Il grande storico del Medio Oriente Bernard Lewis spiega bene come la rovina economica e culturale, il totale declino del mondo arabo è proprio nato dal rifiuto dell’Islam di cercare dentro di sé le risposte sulla sconfitta dall’Occidente dopo i primi sette secoli di grande dominazione: dogmatismo, vittimismo, trionfalismo, millenarismo religioso unito a selvaggi costumi di aggressione terrorista, questo è stato il risultato di secoli di negazione delle proprie difficoltà, mentre l’Occidente fioriva.
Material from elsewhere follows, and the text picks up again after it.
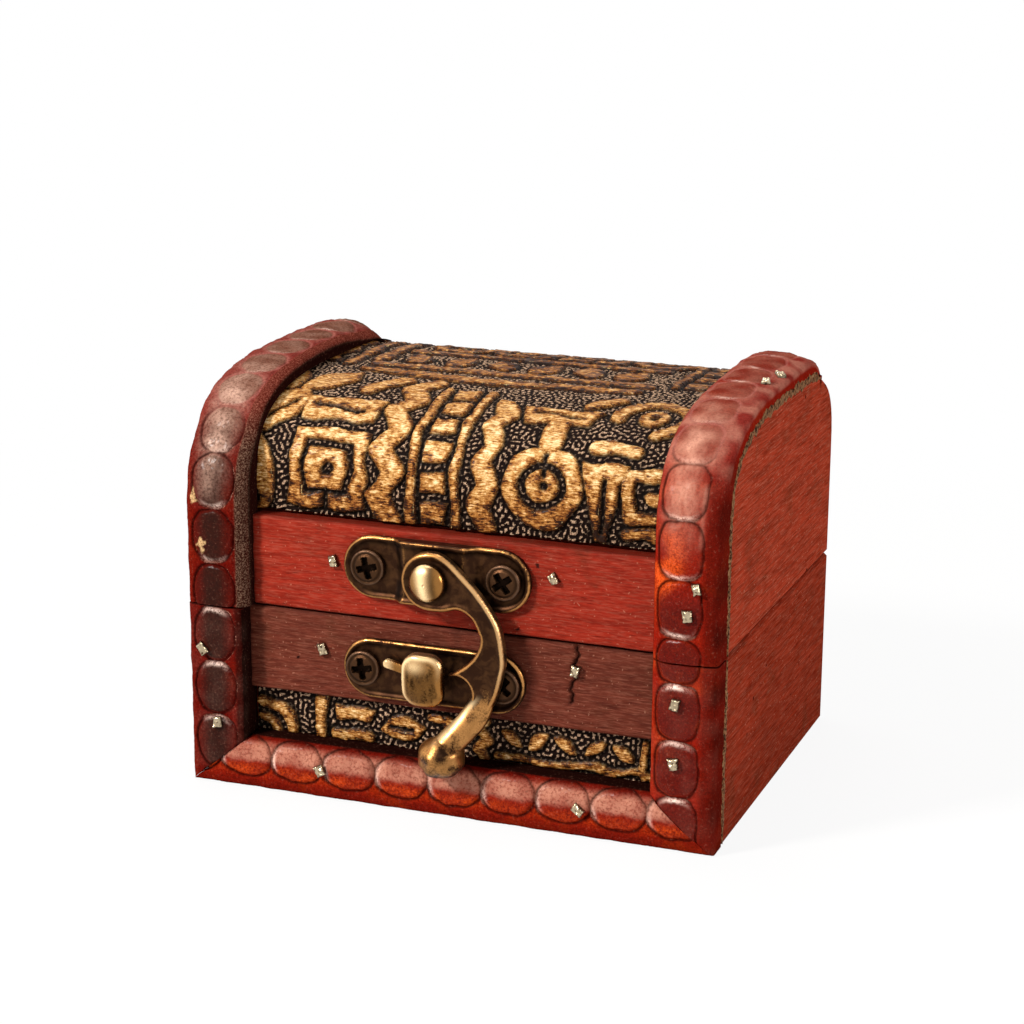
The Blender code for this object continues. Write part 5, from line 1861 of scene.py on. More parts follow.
@dataclass
class Trims:
    """The five carved trims."""

    shape: BoxShape
    effects: SharedEffects

    def build(self) -> None:
        """Build and dress every trim."""
        dark = Lacquer("burgundy lacquer", colour("640f08"), colour("86240f"), colour("2e130b"), glazed=0.95,
                       embers=0.4, lips=0.8, pale=colour("c09a88"))
        warm = Lacquer("red lacquer", colour("8e1b0d"), colour("e5561f"), colour("5a1109"), glazed=0.5, embers=0.25,
                       lips=0.5, pale=colour("cf9680"), crackle=0.45)
        bright = Lacquer("bright red lacquer", colour("84180c"), colour("d4480f"), colour("701409"), glazed=0.3,
                         embers=0.25, lips=0.8, pale=colour("cc9078"))
        left = dict(side=TrimSide.LEFT, pad_half=3.5, pad_power=2.15, shape=self.shape)
        right = dict(side=TrimSide.RIGHT, pad_centre=4.3, pad_half=3.35, pad_power=3.0, shape=self.shape)
        pieces = (
            (CarvedTrim("lid_trim_left_carved", "lid_trim_left", "lid", groove_at=6.6, pad_centre=5.45,
                        chips=((16.8, 8.7, 1.2, 0.5), (9.6, 7.3, 1.15, 0.75)), **left), dark),
            (CarvedTrim("lid_trim_right_carved", "lid_trim_right", "lid", groove_at=3.6, **right), warm),
            (CarvedTrim("base_trim_left_carved", "base_trim_left", "base", groove_at=0.0, mitred=True,
                        pad_centre=4.7, inner=33.1, foot=0.84, **left), dark),
            (CarvedTrim("base_trim_right_carved", "base_trim_right", "base", groove_at=2.9, mitred=True,
                        **right), warm),
            (CarvedTrim("bottom_trim_carved", "bottom_trim", "base", TrimSide.BOTTOM, groove_at=5.3, pad_centre=3.3,
                        pad_half=3.15, pad_power=2.25, shape=self.shape, mitred=True), bright),
        )
        for trim, lacquer in pieces:
            settle(trim.build(), lacquer.material(self.effects), trim.body, trim.node)


@dataclass
class Rails:
    """The two front rails: planed strips with gouges, one of them cracked."""

    effects: SharedEffects
    right_end: float = 32.28
    face: float = -29.1
    back: float = -26.1
    edge: float = 0.45
    cell: float = 0.24
    crack_middle: float = 24.3
    crack_half: float = 4.4

    def crack_gap(self, x: Array, z: Array) -> Array:
        """Return the distance from the base rail's crack, a wandering line that ends in the wood.

        Args:
            x: places across the box.
            z: their heights.

        Returns:
            The distances.
        """
        share = np.clip((z - 19.6) / 9.3, 0, 1)
        line = 19.3 + 1.1 * share + 0.25 * np.sin(z * 1.9) + 0.12 * np.sin(z * 5.1)
        return np.hypot(x - line, np.maximum(np.abs(z - self.crack_middle) - self.crack_half, 0))

    def rail(self, name: str, low: float, high: float, left_end: float, crack: bool) -> Piece:
        """Build a rail between two heights, with its crack if it has one.

        Args:
            name: the rail's name.
            low: its lower edge.
            high: its upper edge.
            left_end: the x of its left end.
            crack: whether it is cracked.

        Returns:
            The rail as an object.
        """
        middle = (low + high) / 2

        def outline(x: Array, z: Array) -> Array:
            """Return the distance inside the rail's rectangle."""
            ends = np.minimum(x - left_end, self.right_end - x)
            return np.minimum(ends, (high - low) / 2 - np.abs(z - middle))

        def surface(x: Array, z: Array, depth: Array) -> tuple[Array, Values]:
            """Return the planed face, with gouges, waves and the crack, and painted shade along its edges and round the
            hasp.

            Args:
                x: places across the box.
                z: their heights.
                depth: the distance inside the outline.

            Returns:
                The face's y, and its values.
            """
            edge = np.minimum((high - low) / 2 - np.abs(z - middle), depth + self.edge)
            y = self.face + round_edge(edge, self.edge) + 0.05 * WANDER.at(x * 0.25, z, 4.0)
            y = y + 0.02 * SPECKLE.at(x * 0.2, z, 1.2)
            # Painted shade along the rail's edges and round the hasp's plates.
            dirt = np.maximum(bell(depth, 0.22) * 0.5, 0.3 * bell(x - 5.0, 11.0) * (0.7 + 0.3 * WANDER.at(x, z, 3.0)))
            if crack:
                gap = self.crack_gap(x, z)
                y = y + 0.55 * bell(gap, 0.28)
                dirt = np.maximum(dirt, bell(gap, 0.30))
            return y, {"dirt": dirt, "lip": bell(depth - 0.35, 0.25) * 0.5 * (z > middle)}

        maker = MeshMaker(name)
        stamp(maker, outline, (left_end, low), (self.right_end, high), self.cell, surface, self.back)
        return maker.build(60.0)

    def build(self) -> None:
        """Build and dress both rails."""
        upper = StainedWood("lid rail stain", colour("922616"), colour("6a190e"), (0.10, 1.0, 1.0), 0.5, 0.2, 0.05)
        lower = StainedWood("base rail stain", colour("632c1f"), colour("42190f"), (0.10, 1.0, 1.0), 0.52, 0.2, 0.05)
        settle(self.rail("lid_front_rail_planed", 29.25, 43.5, -32.28, False), upper.material(self.effects), "lid",
               "lid_front_rail")
        settle(self.rail("base_front_rail_planed", 15.7, 28.95, -33.08, True), lower.material(self.effects), "base",
               "base_front_rail")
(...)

Adesso lo stato d’animo a Gerusalemme, a Tel Aviv, a Haifa, si capisce, è oltremodo eccitato e anche confuso: sono spietate le accuse a Olmert di non avere soppesato con ponderatezza cosa significava la guerra, di esservi entrato impulsivamente senza aver chiaro l’andamento e gli scopi della guerra, di aver ciecamente seguito le indicazioni di Dan Halutz di gestirla dall’aria senza aver studiato le alternative. È micidiale l’accusa a Peretz di aver occupato il suo ruolo da incompetente, senza neppure provarsi a capire. È definitiva l’accusa a Halutz di aver immaginato una vittoria dall’aria praticabile solo nella sua fantasia di ex capo dell’aviazione.
Israele è già in piazza da queste ore per chiedere le dimissioni di questo governo, specialmente alla luce della possibilità di una nuova guerra, che non può essere affrontata da questa leadership. Olmert e Peretz hanno fatto sapere che non intendono andarsene, ma come potranno resistere alle accuse dei loro giudici, come ai genitori dei ragazzi uccisi in battaglia negli ultimi giorni e ai soldati delle riserve che troppo tardi sono stati mobilitati senza preparazione adeguata? Tzipi Livni, Bibi Netanyahu, Ehud Barak, altri politici non implicati o meno implicati (tutto il governo votò la guerra) nelle responsabilità di questa guerra cominciano a prepararsi all’agone politico. Intanto l’esercito già da tempo ha dato il via a un lavoro di radicale revisione. Ma la commissione Winograd pone due problemi sostanziali: il primo è quello di decidere con i piedi di piombo, con piani precisi e consistenti quando è il momento di combattere. Il secondo è che il nemico fanatico e ben armato dall’Iran non deve essere sottovalutato più.
Winograd insomma dice che in Israele era ormai viva l’illusione di poter vivere evitando ogni guerra nonostante il fallimento di Oslo e nonostante che gli hezbollah avessero seguitato a bombardare il Paese anche dopo il ritiro del 2000. È parso che pensare la pace fosse equivalente a farla, sostiene Winograd.